The deal could close by the end of the month, said one of the people close to the deal.

The sale of the 20-year franchise of 2,400 stores in China and Hong Kong has forced McDonald’s to strike a balance between reducing its exposure to China while also protecting its brand in the region.

The deal attracted several Chinese bidders but people close to the process said the company turned many of them away because they were not deemed suitable to run the operation. The list of bidders included Sanpower Group, the owner of UK retailer House of Fraser, as well as Cinda Asset Management, a state-run bad-debt investor.

The terms of the deal were unappealing to some of the private equity funds that originally were interested because McDonald’s has insisted the franchise not be publicly listed. Some private equity investors hoping to squeeze value out of the franchise considered terms such as maintaining management and suppliers for two years oppressive.

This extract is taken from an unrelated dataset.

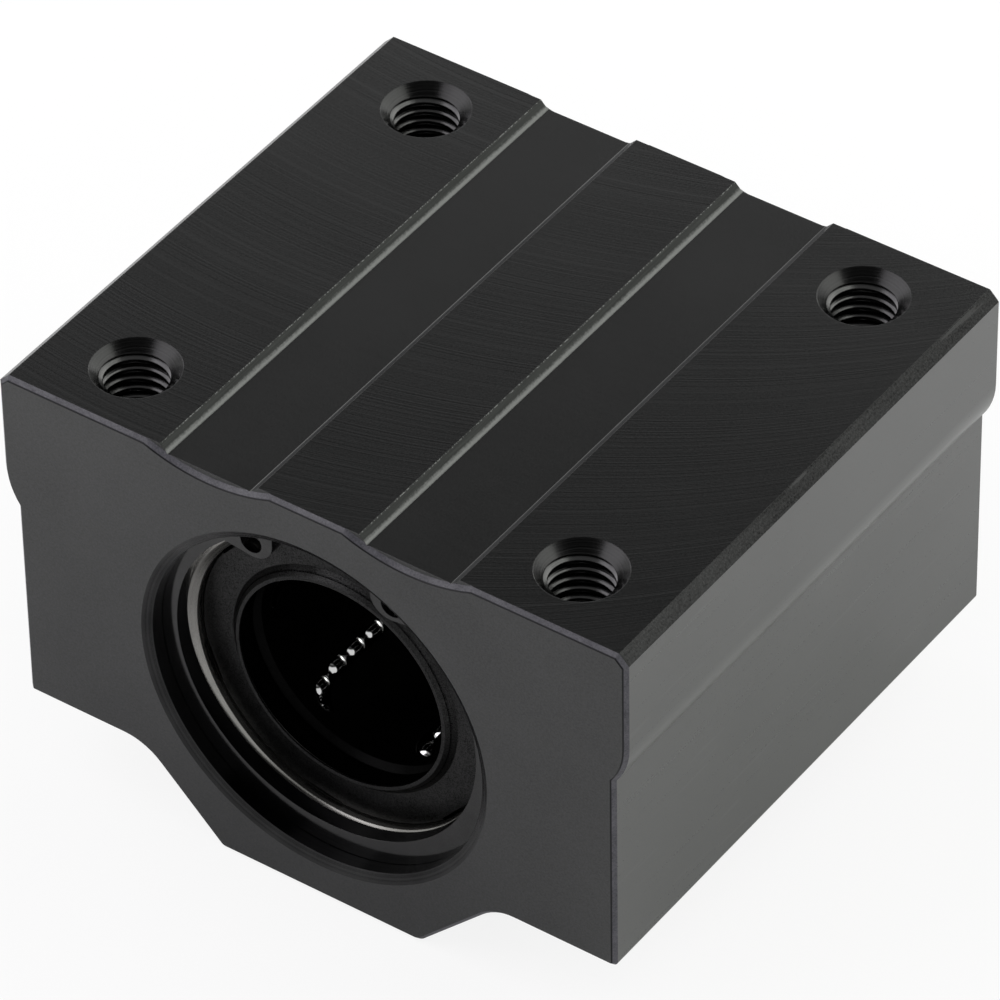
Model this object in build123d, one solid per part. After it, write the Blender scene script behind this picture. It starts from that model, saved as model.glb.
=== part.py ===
from build123d import *
import math
import os

# A bearing block for a round shaft: an extruded and machined housing that carries a ball bushing
# between two circlips. All sizes are in millimetres. The origin is on the shaft axis at the middle
# of the block, Y runs along the shaft, X across the block, and Z up to the mounting face.

# Housing, outside
block_width = 76.0
axis_to_face = 26.0
flange_thickness = 12.0
leg_height = 42.0
overall_height = 51.5
side_recess = 1.5
side_radius = 8.5
hump_foot_width = 43.7
hump_radius = 1.2
flank_angle = 45.0
flank_radius = 6.0
side_chamfer = 1.15
end_chamfer = 0.5
leg_corner_margin = 0.1

# Housing, the two shallow grooves along the mounting face
groove_near_side = 6.1
groove_far_side = 18.1
groove_depth = 0.9
groove_foot_radius = 0.3
groove_end_chamfer = 0.55
groove_end_half_width = 4.7

# Housing, mounting holes
hole_spacing_x = 54.0
hole_spacing_y = 50.0
tap_drill_radius = 3.4
countersink_radius = 4.75

# Bushing, the sizes that mate with the shaft and the housing
shaft_radius = 12.5
bushing_length = 59.0
seat_clearance = 0.02
bore_entry_relief = 0.3
bore_chamfer_width = 1.0
bore_chamfer_depth = 0.6

# Circlips and their grooves in the housing
circlip_groove_depth = 1.25
circlip_thickness = 1.75
circlip_side_play = 0.05
circlip_rim_play = 0.05
circlip_band = 2.8
circlip_eccentricity = 1.0
circlip_gap = 11.9
circlip_end_wall = 2.15
lug_depth_near_gap = 6.85
lug_depth_at_ring = 6.0
lug_reach = 12.5
lug_corner_radius = 2.4
lug_hole_radius = 1.3
lug_hole_inset = 2.62
lug_hole_depth = 4.7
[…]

US private equity house TPG, which partnered with Chinese retailer Wumart Stores, dropped out of the process at an early stage, followed later by Bain Capital and Shanghai-based partner GreenTree Hospitality.

Yum Brands, which is nearly double McDonald’s presence in China, struggled with similar problems earlier this year.

Yum Brands spun off its China business in a New York Stock Exchange listing in October with China-based private equity fund Primavera Capital and Ant Financial Services, an affiliate of Alibaba, taking a $460m stake in the operation.

One investor has raised concerns about McDonald’s Latin American partner’s performance and whether McDonald’s would face similar issues in Asia by stepping back from operations on the ground.

CtW Investment Group, which has a 0.2 per cent stake in McDonald’s and is affiliated to a federation of unions representing more than $250bn in assets, wrote to McDonald’s earlier this year citing worries over corporate governance at the fast-food chain’s master franchiser in Latin America, Arcos Dorados, which it says is hampering the chain’s performance in the market.